Je ne peux parler de ces récits sans dire un mot de « Montparnasse ». L’écrivain y raconte sa relation avec la Ville lumière : « Depuis près de cinquante ans, Paris avait été pour moi une destination d’élection. Une bonne centaine de fois, en mission ou autrement, j’avais choisi différents hôtels de la rive gauche. » (76) Il y a là, je l’avoue, un peu de jalousie, car, même si je suis allé beaucoup moins souvent dans la capitale française, j’y suis très attaché, notamment à Saint-Germain-des-Prés.
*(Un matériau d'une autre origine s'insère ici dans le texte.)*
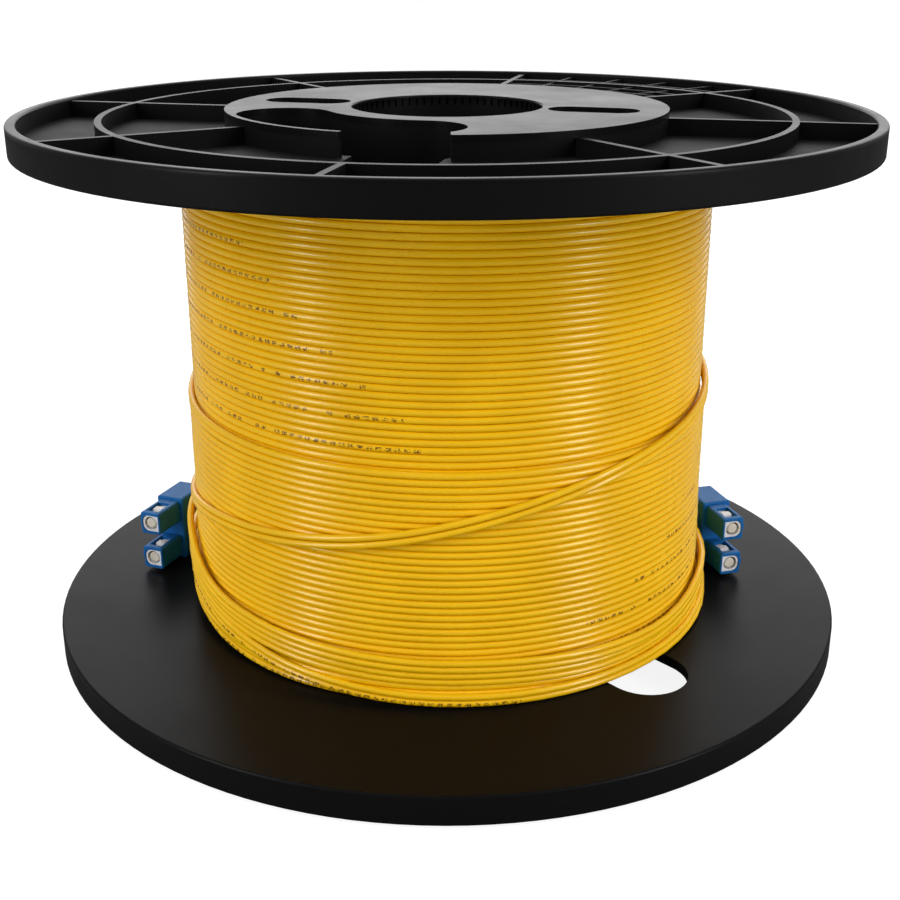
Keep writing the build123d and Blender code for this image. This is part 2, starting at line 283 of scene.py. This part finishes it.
def moulded_black():
    finish = Finish("reel_moulded_black", (0.004, 0.004, 0.0043), 0.42)
    finish.set("Specular IOR Level", 0.07)
    height = finish.node("ShaderNodeSeparateXYZ")
    finish.feed(height.inputs[0], finish.place)
    up = height.outputs["Z"]
    top_face = finish.ranged(up, REEL_TOP - 0.0023, REEL_TOP - 0.0018, 0, 1)
    low_face = finish.ranged(up, LOWER_FACE - 0.0012, LOWER_FACE - 0.0004, 0, 1)
    low_half = finish.ranged(up, REEL_TOP / 2, REEL_TOP / 2 + 0.01, 1, 0)
    smooth = finish.math("MAXIMUM", top_face, finish.math("MULTIPLY", low_face, low_half))
    worn = finish.ranged(finish.noise(38, 5.0, 0.65), 0.35, 0.75, 0.0, 0.09)
    rough = finish.ranged(smooth, 0, 1, 0.5, 0.3)
    finish.set("Roughness", finish.math("ADD", rough, worn))
    dust = finish.ranged(finish.noise(420, 6.0, 0.7), 0.62, 0.8, 0.0, 0.35)
    finish.set("Base Color", finish.mix(dust, (0.0038, 0.0038, 0.0041), (0.014, 0.0135, 0.013)))
    depth = finish.ranged(smooth, 0, 1, 0.00006, 0.000015)
    finish.bump(finish.noise(2600, 3.0, 0.6), depth)
    return finish.material


reel_black = moulded_black()
paint(reel_black, "upper_flange", "lower_flange", "winding_barrel", "spindle_tube")

# %% [markdown]
# The cable's jacket is extruded yellow plastic with a satin skin. On one strand of each pair
# a run of marks is printed every metre. On a part for everyone these are made of uneven
# strokes in letter-sized cells, with gaps, so that they say nothing. The pattern needs to know
# where it is on the strand, so each wound strand carries four numbers on its points: its run
# in metres, its turn round the strand from 0 to 1, whether it is the printed strand, and
# whether the print shows on that stretch.

# %% Finish for the cable's jacket
MARK_EVERY = 1.0047
PRINT_SHARE = 0.2
CELL = 0.0026
STROKE = 0.00042
MARK_HALF_TURN = 0.085
STROKE_TURN = 0.0425
LETTER_SHARE = 0.66
EMPTY_CELLS = 0.16
EMPTY_STROKES = 0.42
INK_STRENGTH = 0.85


def random_cell(finish, first, second):
    """A random number for each whole-numbered cell of a grid."""
    grid = finish.node("ShaderNodeCombineXYZ")
    finish.feed(grid.inputs[0], finish.math("FLOOR", first))
    finish.feed(grid.inputs[1], finish.math("FLOOR", second))
    dice = finish.node("ShaderNodeTexWhiteNoise", noise_dimensions="2D")
    finish.feed(dice.inputs["Vector"], grid.outputs[0])
    return dice.outputs["Value"]


def printed_marks(finish):
    """1 where the jacket is inked, from what its points store."""
    run, around, printed, shown = [
        finish.node("ShaderNodeAttribute", attribute_name=name).outputs["Fac"]
        for name in ("run", "around", "printed", "shown")
    ]
    metre = finish.math("FRACT", finish.math("DIVIDE", run, MARK_EVERY))
    cell = finish.math("DIVIDE", run, CELL)
    strokes = random_cell(
        finish,
        finish.math("DIVIDE", run, STROKE),
        finish.math("DIVIDE", around, STROKE_TURN),
    )
    from_front = finish.math("ABSOLUTE", finish.math("SUBTRACT", around, 0.5))
    inked = finish.math("MULTIPLY", printed, shown)
    for test in (
        finish.math("LESS_THAN", metre, PRINT_SHARE),
        finish.math("GREATER_THAN", random_cell(finish, cell, 0.0), EMPTY_CELLS),
        finish.math("LESS_THAN", finish.math("FRACT", cell), LETTER_SHARE),
        finish.math("GREATER_THAN", strokes, EMPTY_STROKES),
        finish.math("LESS_THAN", from_front, MARK_HALF_TURN),
    ):
        inked = finish.math("MULTIPLY", inked, test)
    return inked


def jacket():
    finish = Finish("jacket_yellow", (0.87, 0.48, 0.004), 0.34)
    finish.set("Specular IOR Level", 0.45)
    blotch = finish.ranged(finish.noise(60, 3.0), 0.3, 0.7, 0.0, 1.0)
    skin = finish.mix(blotch, (0.88, 0.50, 0.001), (0.94, 0.55, 0.003))
    ink = finish.math("MULTIPLY", printed_marks(finish), INK_STRENGTH)
    finish.set("Base Color", finish.mix(ink, skin, (0.12, 0.036, 0.002)))
    finish.set("Roughness", finish.ranged(finish.noise(45), 0.3, 0.7, 0.23, 0.29))
    finish.bump(finish.noise(420), 0.000008)
    return finish.material


jacket_yellow = jacket()
print("jacket finish made")

# %% [markdown]
# The plugs are moulded in two plastics. The shells and clips are a glossy blue, slightly
# darker in the grooves. The frames are white, and the caps a milky natural plastic that lets a
# little light in. The boots are softer and duller, so that they can bend.

# %% Finishes for the plugs


def moulded_gloss(name, low, high, roughness, grain_depth):
    """Glossy moulded plastic with a faint flow pattern and a fine skin."""
    finish = Finish(name, high, roughness)
    flow = finish.ranged(finish.noise(240, 4.0, 0.6), 0.3, 0.7, 0.0, 1.0)
    finish.set("Base Color", finish.mix(flow, low, high))
    rough = finish.ranged(finish.noise(1500, 3.0), 0.3, 0.7, roughness - 0.05, roughness + 0.08)
    finish.set("Roughness", rough)
    finish.bump(finish.noise(3800, 3.0), grain_depth)
    finish.set("Specular IOR Level", 0.14)
    return finish


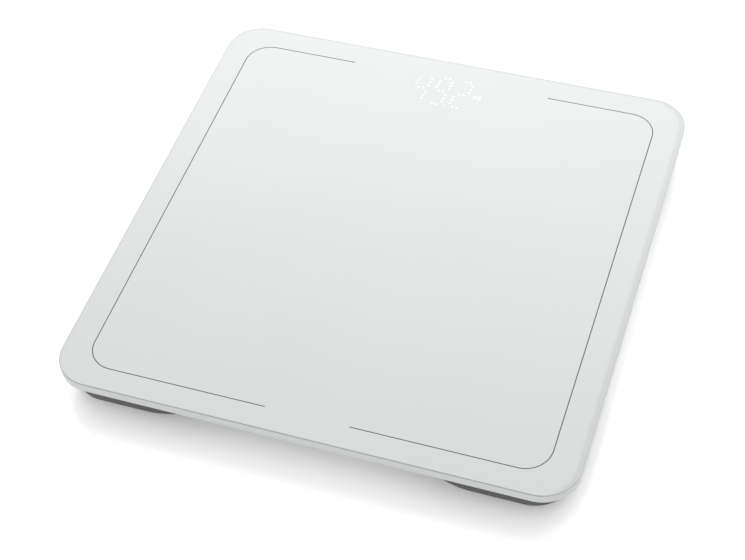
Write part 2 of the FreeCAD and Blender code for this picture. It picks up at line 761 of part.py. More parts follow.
def unit_switch():
    """The small push switch under the board, open below where its plunger slides."""
    bottom = BOARD_BOTTOM - SWITCH_HEIGHT
    body = centred_box(*BUTTON_AT, bottom, SWITCH_SIDE, SWITCH_SIDE, SWITCH_HEIGHT)
    return body.cut(cylinder(*BUTTON_AT, bottom, bottom + SWITCH_WELL, PLUNGER_R + PLUNGER_GAP))


def switch_plunger():
    """It stops short of the well's end by more than its travel."""
    top = BOARD_BOTTOM - SWITCH_HEIGHT + SWITCH_WELL - BUTTON_TRAVEL - SWITCH_END_GAP
    return cylinder(*BUTTON_AT, plunger_bottom(), top, PLUNGER_R)


# ---------------------------------------------------------------- batteries


def battery_rows():
    return [BAY_CENTRE_Y + place * BATTERY_PITCH for place in (-1, 0, 1)]


def terminal_side(index):
    """The cells lie head to tail: +1 where the raised terminal points to +X."""
    return 1 if index % 2 == 0 else -1


def along_x(side, x, y, z, radius, length):
    return Part.makeCylinder(radius, length, Vector(x, y, z), Vector(side, 0, 0))


def battery(index):
    side = terminal_side(index)
    y = battery_rows()[index]
    tip_x = side * (BAY_LENGTH / 2 - PLATE_THICKNESS)
    can_length = BATTERY_LENGTH - TERMINAL_LENGTH
    can = along_x(-side, tip_x - side * TERMINAL_LENGTH, y, BATTERY_Z, BATTERY_R, can_length)
    can = can.makeFillet(BATTERY_EDGE_R, [e for e in can.Edges if e.Length > BATTERY_R * 6])
    terminal = along_x(-side, tip_x, y, BATTERY_Z, TERMINAL_R, TERMINAL_LENGTH + BATTERY_EDGE_R)
    return can.fuse(terminal).removeSplitter()


def lead_tabs():
    """The side and row of each end contact that a lead is soldered to."""
    rows = battery_rows()
    return [(-1, rows[2]), (1, rows[0])]


def battery_plates():
    """The end contacts: a single and a linked pair on each end wall."""
    rows = battery_rows()
    plates = []
    spans = [(-1, rows[0], rows[1]), (-1, rows[2], rows[2]), (1, rows[0], rows[0]), (1, rows[1], rows[2])]
    for side, first, last in spans:
        x = side * (BAY_LENGTH - PLATE_THICKNESS) / 2
        bottom = BATTERY_Z - PLATE_HEIGHT / 2
        span = last - first + PLATE_WIDTH
        plate = centred_box(x, (first + last) / 2, bottom, PLATE_THICKNESS, span, PLATE_HEIGHT)
        if (side, first) in lead_tabs():
            tab_x = side * (BAY_LENGTH + TAB_LENGTH) / 2
            tab = centred_box(tab_x, first, TAB_Z, TAB_LENGTH, TAB_WIDTH, PLATE_THICKNESS)
            plate = fused([plate, tab])
        plates.append(plate)
    return Part.makeCompound(plates)


def battery_springs():
    """Conical springs that press each cell's flat end: short runs round a cone, joined by arcs."""
    springs = []
    room = BAY_LENGTH - 2 * PLATE_THICKNESS - BATTERY_LENGTH
    height = room - 2 * SPRING_WIRE_R
    steps = SPRING_TURNS * SPRING_STEPS
    for index, y in enumerate(battery_rows()):
        side = -terminal_side(index)
        wide_end = side * (BAY_LENGTH / 2 - PLATE_THICKNESS - SPRING_WIRE_R)
        points = []
        for step in range(steps + 1):
            share = step / steps
            angle = 2 * math.pi * SPRING_TURNS * share
            radius = SPRING_WIDE_R + (SPRING_NARROW_R - SPRING_WIDE_R) * share
            x = wide_end - side * height * share
            points.append(Vector(x, y + radius * math.cos(angle), BATTERY_Z + radius * math.sin(angle)))
        springs.append(wire(points, SPRING_WIRE_R))
    return Part.makeCompound(springs)


def battery_door():
    """The lid. It turns on two short pins, and a springy tongue snaps its other end shut."""
    length = BAY_LENGTH - 2 * DOOR_GAP
    free_y = BAY_CENTRE_Y - BAY_WIDTH / 2 + DOOR_GAP
    pin_length = length + 2 * (DOOR_GAP + HINGE_PIN_REACH)
    nib_width, nib_depth, nib_height = DOOR_NIB
    nib_bottom = TRAY_BOTTOM + DOOR_NIB_RISE
    door = fused([
        box(-length / 2, free_y, TRAY_BOTTOM, length / 2, HINGE_Y, TRAY_BOTTOM + DOOR_THICKNESS),
        along_x(1, -length / 2, HINGE_Y, HINGE_Z, HINGE_R, length),
        along_x(1, -pin_length / 2, HINGE_Y, HINGE_Z, HINGE_PIN_R, pin_length),
        box(-nib_width / 2, free_y - nib_depth, nib_bottom, nib_width / 2, free_y, nib_bottom + nib_height),
    ])
    slot_y = free_y + TONGUE_LENGTH / 2
    for x in (-TONGUE_HALF_WIDTH, TONGUE_HALF_WIDTH):
        door = door.cut(centred_box(x, slot_y, TRAY_BOTTOM, TONGUE_SLOT, TONGUE_LENGTH, DOOR_THICKNESS))
    for row in range(GRIP_ROWS):
        door = door.cut(centred_box(0, free_y + GRIP_FIRST + GRIP_PITCH * row, TRAY_BOTTOM, *GRIP_SIZE))
    return door


def battery_leads():
    """The red and black wires from the end contacts to the main board."""
    wires = []
    low = WIRE_ON_FLOOR
    start_z = TAB_Z + PLATE_THICKNESS / 2
    for side, y in lead_tabs():
        riser_x = BATTERY_LEAD_RISERS[side]
        points = [
            Vector(side * (BAY_LENGTH / 2 + TAB_LENGTH), y, start_z),
            Vector(side * 33.0, y, start_z),
            Vector(side * 34.0, y + 9.0, low),
            Vector(side * 34.0, 80.0, low),
            Vector(riser_x, RISER_Y, low),
            Vector(riser_x, RISER_Y, BOARD_BOTTOM),
        ]
        wires.append(wire(points))
    return Part.makeCompound(wires)


# ---------------------------------------------------------------- the whole scale


def nodes():
    """Every piece by name."""
    found = {
        "glass_platform": glass_platform(),
        "back_print": back_print(),
        "display_diffuser": display_diffuser(),
        "rim_tape": rim_tape(),
        "base_shell": base_shell(),
        "cell_screws": cell_screws(),
        "light_mask": light_mask(),
        "display_lamps": display_lamps(),
        "main_board": main_board(),
        "controller_chip": controller_chip(),
        "board_parts": board_parts(),
        "board_screws": board_screws(),
        "unit_button": unit_button(),
        "unit_switch": unit_switch(),
        "switch_plunger": switch_plunger(),
        "battery_plates": battery_plates(),
        "battery_springs": battery_springs(),
        "battery_door": battery_door(),
        "battery_leads": battery_leads(),
    }
    for index in range(3):
        found[f"battery_{index + 1}"] = battery(index)
    corner_pieces = {
        "load_cell": load_cell(),
        "strain_gauge": strain_gauge(),
        "cell_seat": cell_seat(),
        "seat_tape": seat_tape(),
        "foot_cup": foot_cup(),
        "foot_pad": foot_pad(),
    }
    for corner, (sx, sy) in CORNERS.items():
        for piece, shape in corner_pieces.items():
            found[f"{piece}_{corner}"] = in_corner(shape, sx, sy)
        found[f"cell_leads_{corner}"] = cell_leads(sx, sy, LEAD_RISERS[corner])
    return found


os.makedirs("parts", exist_ok=True)
for node, shape in nodes().items():
    shape.exportStep(f"parts/{node}.step")
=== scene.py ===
"""Digital bathroom scale: its looks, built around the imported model. Metres, +Z up, readout towards +Y."""

import math

import bmesh
import bpy
from mathutils import Matrix, Vector


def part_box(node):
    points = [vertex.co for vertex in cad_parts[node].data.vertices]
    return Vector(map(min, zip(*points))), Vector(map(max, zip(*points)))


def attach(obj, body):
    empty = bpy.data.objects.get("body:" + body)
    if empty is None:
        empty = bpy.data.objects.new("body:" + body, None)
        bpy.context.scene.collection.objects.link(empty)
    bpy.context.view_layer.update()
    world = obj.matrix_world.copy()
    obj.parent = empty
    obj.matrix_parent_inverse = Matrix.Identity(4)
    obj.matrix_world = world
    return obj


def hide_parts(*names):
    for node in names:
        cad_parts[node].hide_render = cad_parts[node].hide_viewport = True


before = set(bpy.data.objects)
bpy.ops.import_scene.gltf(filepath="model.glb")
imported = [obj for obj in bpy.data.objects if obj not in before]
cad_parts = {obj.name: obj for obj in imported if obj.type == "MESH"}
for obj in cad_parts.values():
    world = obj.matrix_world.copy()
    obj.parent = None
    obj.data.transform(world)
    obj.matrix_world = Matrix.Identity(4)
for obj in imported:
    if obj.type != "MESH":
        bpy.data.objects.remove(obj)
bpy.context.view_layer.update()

MM = 0.001

# ---------------------------------------------------------------- places taken from the frame

GLASS_LOW, GLASS_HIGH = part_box("glass_platform")
GLASS_HALF = GLASS_HIGH.x
GLASS_TOP = GLASS_HIGH.z
GLASS_BOTTOM = GLASS_LOW.z
GLASS_CORNER_R = 22 * MM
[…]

Il n’est pas uniquement question de Paris dans ce récit, mais bien des limites que l’âge impose. « Vieillir, c’est aussi l’entêtement de tenir coûte que coûte à certaines lubies. Ce peut être aussi la pauvre audace d’obéir à des inclinaisons d’autant plus invitantes qu’elles n’ont pas été créées par la dernière mode. » (79)

Je pourrais continuer à visiter un à un les récits, mais je fais confiance aux lectrices et aux lecteurs qui seront tentés de se plonger dans ces fragments d’histoires. À qui s’adresse cet ouvrage, demandez-vous? Les gens âgés ou ceux du grand âge se sentiront interpeller. J’aimerais bien connaître l’opinion de jeunes ou de très jeunes adultes pour qui la fin de vie n’est pas à l’ordre du jour, ni la leur, ni celle de leurs parents.

Sachez qu’il y aura un prochain livre de Gilles Archambault en 2024. Il a annoncé Vivre à feu doux au cours d’une entrevue à Émilie Perreault. Je vous invite d’ailleurs à prendre le temps d’écouter cet entretien (disponible sur RC Ohdio, "Il restera toujours la culture", 3 mai 2023) portant sur La candeur du patriarche. Il y a ajouté quelques réflexions de même nature que celles du recueil, dont celle-ci : « Écrire ressemble beaucoup à aimer. Aimer quelqu’un, c’est placer la possibilité du bonheur dans l’autre. C’est périlleux, mais c’est ce qu’il y a de plus beau dans la vie. »

Frappez à la porte du patriarche, un air de jazz en sourdine, et laissez-vous emporter par ses mots comme si vous écoutiez les récits d’un vieil ami pas sage du tout.